## Start INFORMATION PROVIDED
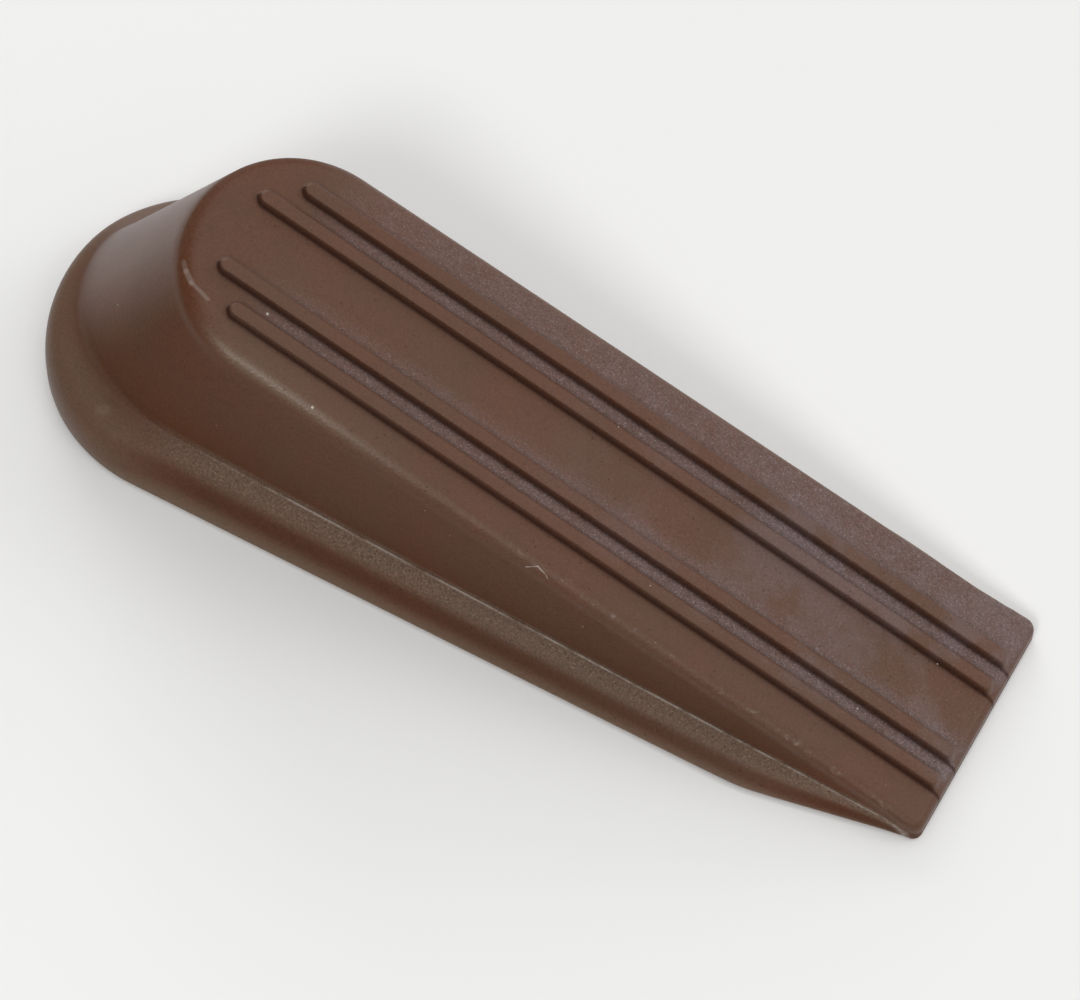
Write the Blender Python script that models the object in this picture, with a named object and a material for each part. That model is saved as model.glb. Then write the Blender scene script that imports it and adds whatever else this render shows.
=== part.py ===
"""Moulded rubber wedge door stop, lying on its flat underside.

One body: a ramped block with a rounded heel, a flange round its base, two pairs of grip ribs along
the ramp and a grid of pockets moulded into the underside. Metres, +Z up, +X towards the thin tip,
origin under the middle of the footprint.
"""
import math

import bmesh
import bpy
from mathutils import Vector

NODE = "wedge_body"

# Overall shape. Distances called "from heel" run along +X from the heel end of the base.
LENGTH = 0.120
BASE_HALF_WIDTH = 0.01975
RAMP_ANGLE = math.radians(17.27)
TIP_HEIGHT = 0.0027                     # height of the ramp plane at the tip

# Base outline: a nearly round heel, nearly parallel sides, and a taper over the last stretch.
BASE_HEEL_DEPTH = 0.0203                # from heel to where the sides run straight
BASE_WAIST_HALF_WIDTH = 0.0192          # where the last stretch starts to narrow
TAPER_START = 0.0997                    # from heel
TAPER_BLEND = 0.0016
BASE_TIP_HALF_WIDTH = 0.01495
BASE_CORNER_RADIUS = 0.0012

# Flange round the base, tall at the heel and running out at the tip.
FLANGE_HEIGHT_HEEL = 0.0076             # height of the crease between flange and wall
FLANGE_HEIGHT_TIP = 0.0021
FLANGE_UNDER_RAMP = 0.00175             # the crease stays this far under the ramp
# The crease round the heel: its distance from the heel and the depth of its arc, on the near side
# and on the far side, and where across the heel one shape gives way to the other.
WALL_FOOT_NEAR = (0.0036, 0.0215)
WALL_FOOT_FAR = (0.0024, 0.0185)
WALL_FOOT_CHANGE_START = -0.004
WALL_FOOT_CHANGE_WIDTH = 0.010
# Its section is a curve from the crease to the edge, with two guide points as shares of its width
# and height: first along the sides, second round the heel, where it is fuller.
FLANGE_TOP_SLOPES = (math.radians(19.5), math.radians(27))
FLANGE_TOP_GUIDES = (0.36, 0.60)
FLANGE_SIDE_GUIDES = (0.72, 1.04)
FLANGE_SIDE_HEIGHTS = (0.60, 0.92)
FLANGE_HEEL_END = 0.026
FLANGE_HEEL_FADE = 0.016
FLANGE_LEAST_SHOULDER = 0.8             # least height of the first guide point
FOOT_ROUND = 0.0008                     # radius of the edge that meets the floor,
FOOT_ROUND_OF_HEIGHT = 0.35             # and the most of the flange's height it may take

# Plate: the ramped top face and its rolled edge.
PLATE_HEEL = 0.0184                     # from heel to the plate's own heel
PLATE_HEEL_DEPTH = 0.0139
PLATE_HALF_WIDTH_HEEL = 0.0145
PLATE_HALF_WIDTH_TIP = 0.0151
PLATE_CORNER_RADIUS = 0.0020
WALL_DRAFT = 0.0001                     # how far the wall's foot stands out of the plate's edge
ROUND_HEEL = 0.0032                     # radius of the plate's rolled edge at the heel,
ROUND_SIDE_HEEL = 0.0028                # along the sides at their heel end,
ROUND_SIDE_TIP = 0.0016                 # along the sides at their tip end,
ROUND_TIP = 0.0009                      # and across the tip
WALL_GUIDE_INWARD = 0.50                # where the wall's guide point lies between its foot
WALL_GUIDE_UPWARD = 0.50                # and its top, inwards and upwards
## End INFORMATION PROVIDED
- SHORT PROBLEM: Reproduce verbatim only this range: the first line of the material through the line that contains "TIP_HEIGHT = 0.0027", inclusive.

- RESPONSE TO THE EXERCISE:
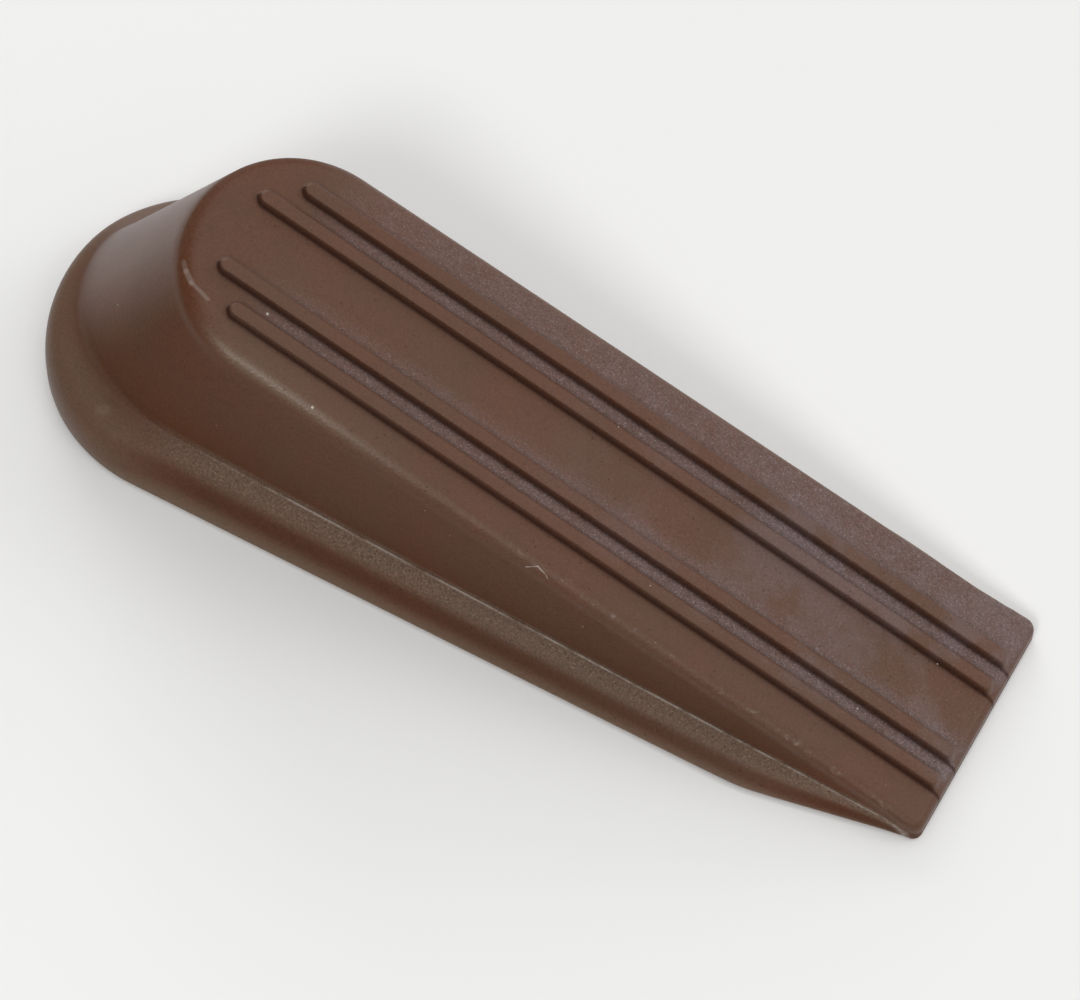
Write the Blender Python script that models the object in this picture, with a named object and a material for each part. That model is saved as model.glb. Then write the Blender scene script that imports it and adds whatever else this render shows.
=== part.py ===
"""Moulded rubber wedge door stop, lying on its flat underside.

One body: a ramped block with a rounded heel, a flange round its base, two pairs of grip ribs along
the ramp and a grid of pockets moulded into the underside. Metres, +Z up, +X towards the thin tip,
origin under the middle of the footprint.
"""
import math

import bmesh
import bpy
from mathutils import Vector

NODE = "wedge_body"

# Overall shape. Distances called "from heel" run along +X from the heel end of the base.
LENGTH = 0.120
BASE_HALF_WIDTH = 0.01975
RAMP_ANGLE = math.radians(17.27)
TIP_HEIGHT = 0.0027                     # height of the ramp plane at the tip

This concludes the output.